- Episode no.: Season 1 Episode 8
- Directed by: Phil Abraham
- Written by: Chris Provenzano
- Original air date: September 6, 2007
- Running time: 47 minutes

Guest appearances
- Rosemarie DeWitt as Midge Daniels; Robert Morse as Bert Cooper; Alison Brie as Trudy Campbell; Ian Bohen as Roy Hazelitt; Paul Schulze as The Hobo; Joseph Culp as Archibald "Archie" Whitman; Joel Murray as Freddy Rumsen; Bruce French as Hugh Brody; Paul Keeley as Elliot Lawrence; Brian Klugman as Judd; Crista Flanagan as Lois Sadler;

Episode chronology
| ← Previous "Red in the Face" | Next → "Shoot" |
- Mad Men season 1

= The Hobo Code =

"The Hobo Code" is the eighth episode of the first season of the American television drama series Mad Men. It was written by Chris Provenzano and directed by Phil Abraham. The episode originally aired on September 6, 2007, on the AMC channel in the United States.

==Plot==
Peggy and Pete arrive early to work and they end up having sex in his office. Pete complains that Trudy does not understand him. He also confesses that he never read Peggy's Belle Jolie work, but she is relieved as she feared he read it and did not like it. Later, when Trudy unexpectedly visits Pete at work, he argues with her for showing up unannounced.

Bert unexpectedly gives Don a $2,500 bonus and urges him to read Atlas Shrugged. Don suggests a trip to Paris to Midge but instead ends up smoking marijuana with her and her beatnik friends. He then has a flashback to his childhood during the Great Depression: a hobo approaches his farm for food in exchange for work. Don's father, Archie, tells him to leave, but his stepmother Abigail lets him stay. The hobo, a well-mannered man from New York, explains he abandoned his career and family for the "freedom of the road" and shows Don the "hobo code" after Don confides he is a "whore-child". The next day, Archie refuses to pay the man for his work, and Don finds the symbol for "a dishonest man" carved into their fence.

Don successfully presents Peggy's campaign to Belle Jolie, which emphasizes that a woman wants to "mark her man". Peggy and the agency's female staff organize a celebration for her at a bar with Sterling Cooper's junior executives, but Joan implies Peggy should focus on what she has "downstairs" for true success. At the celebration, Peggy eagerly asks Pete to dance "The Twist", but he rejects her for being too forward and storms out, leaving her shocked. Meanwhile, Sal secretly meets Belle Jolie executive Elliott at a restaurant but Sal rejects the invitation to Elliott's hotel room, being too afraid to act on his homosexuality.
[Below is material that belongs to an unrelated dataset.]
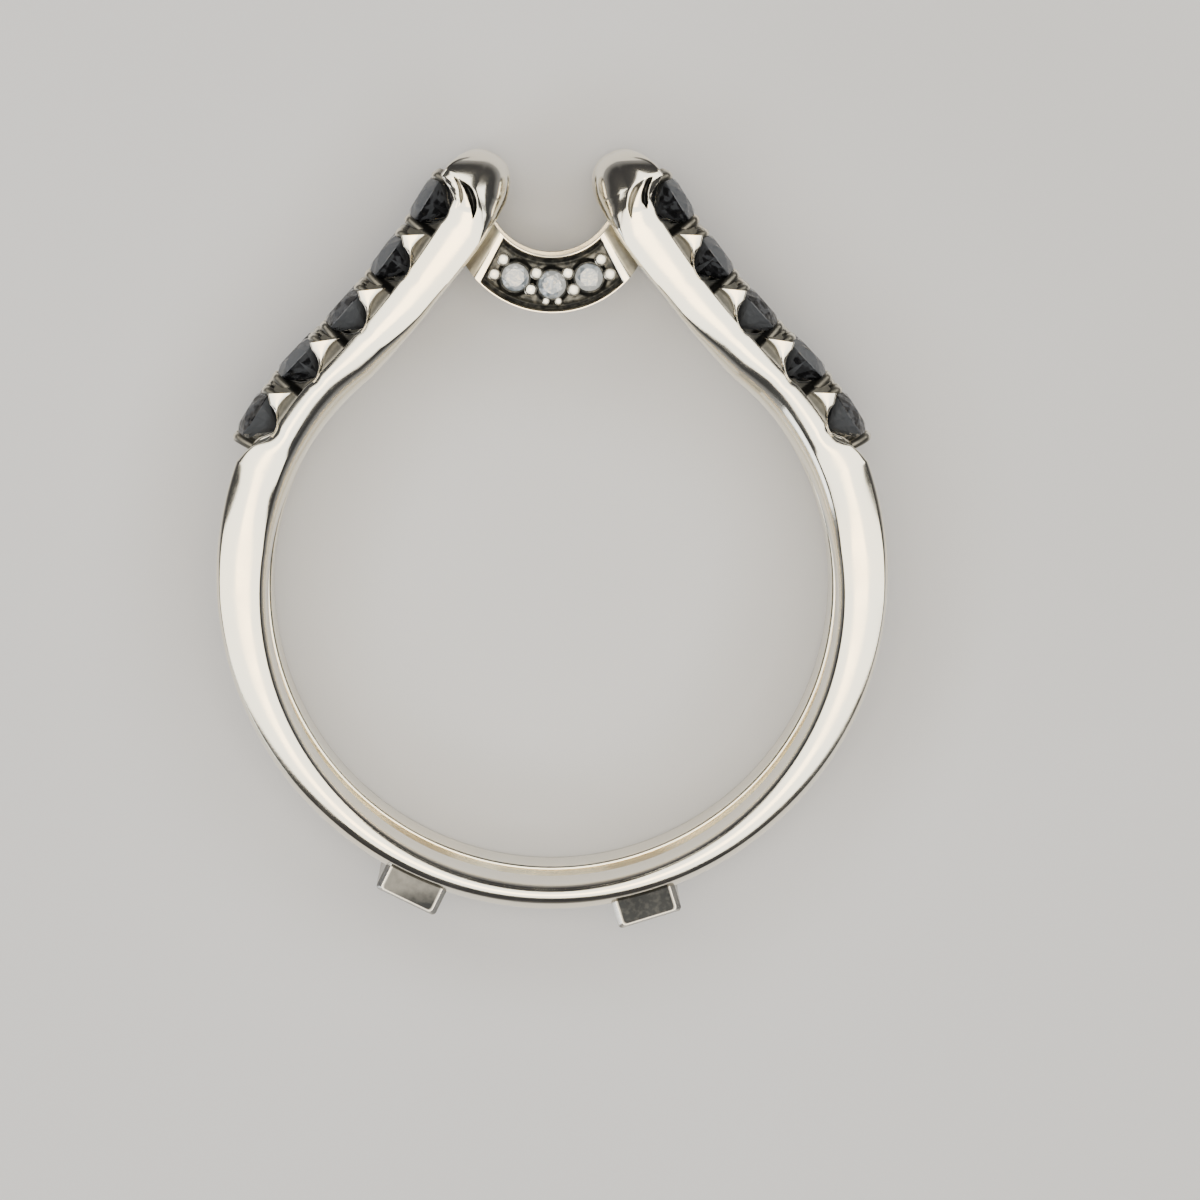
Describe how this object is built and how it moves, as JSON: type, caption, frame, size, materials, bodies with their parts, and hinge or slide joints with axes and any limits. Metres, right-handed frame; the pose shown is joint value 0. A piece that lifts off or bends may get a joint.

Don takes a photograph of Midge and Roy and realizes they are in love. They criticize his life as dishonest and trivial and when Midge refuses Don's offer to go to Paris, he signs over his bonus to her and suggests she buy a car. At home, Don wakes his son Bobby and tells him he can ask him anything, stating he will never lie to him. The next day, Peggy looks for Pete at the office, but when he arrives, he ignores her, leaving her hurt.

==First appearances==
- Lois Sadler: a switchboard operator of Sterling-Cooper who has a crush on Salvatore Romano.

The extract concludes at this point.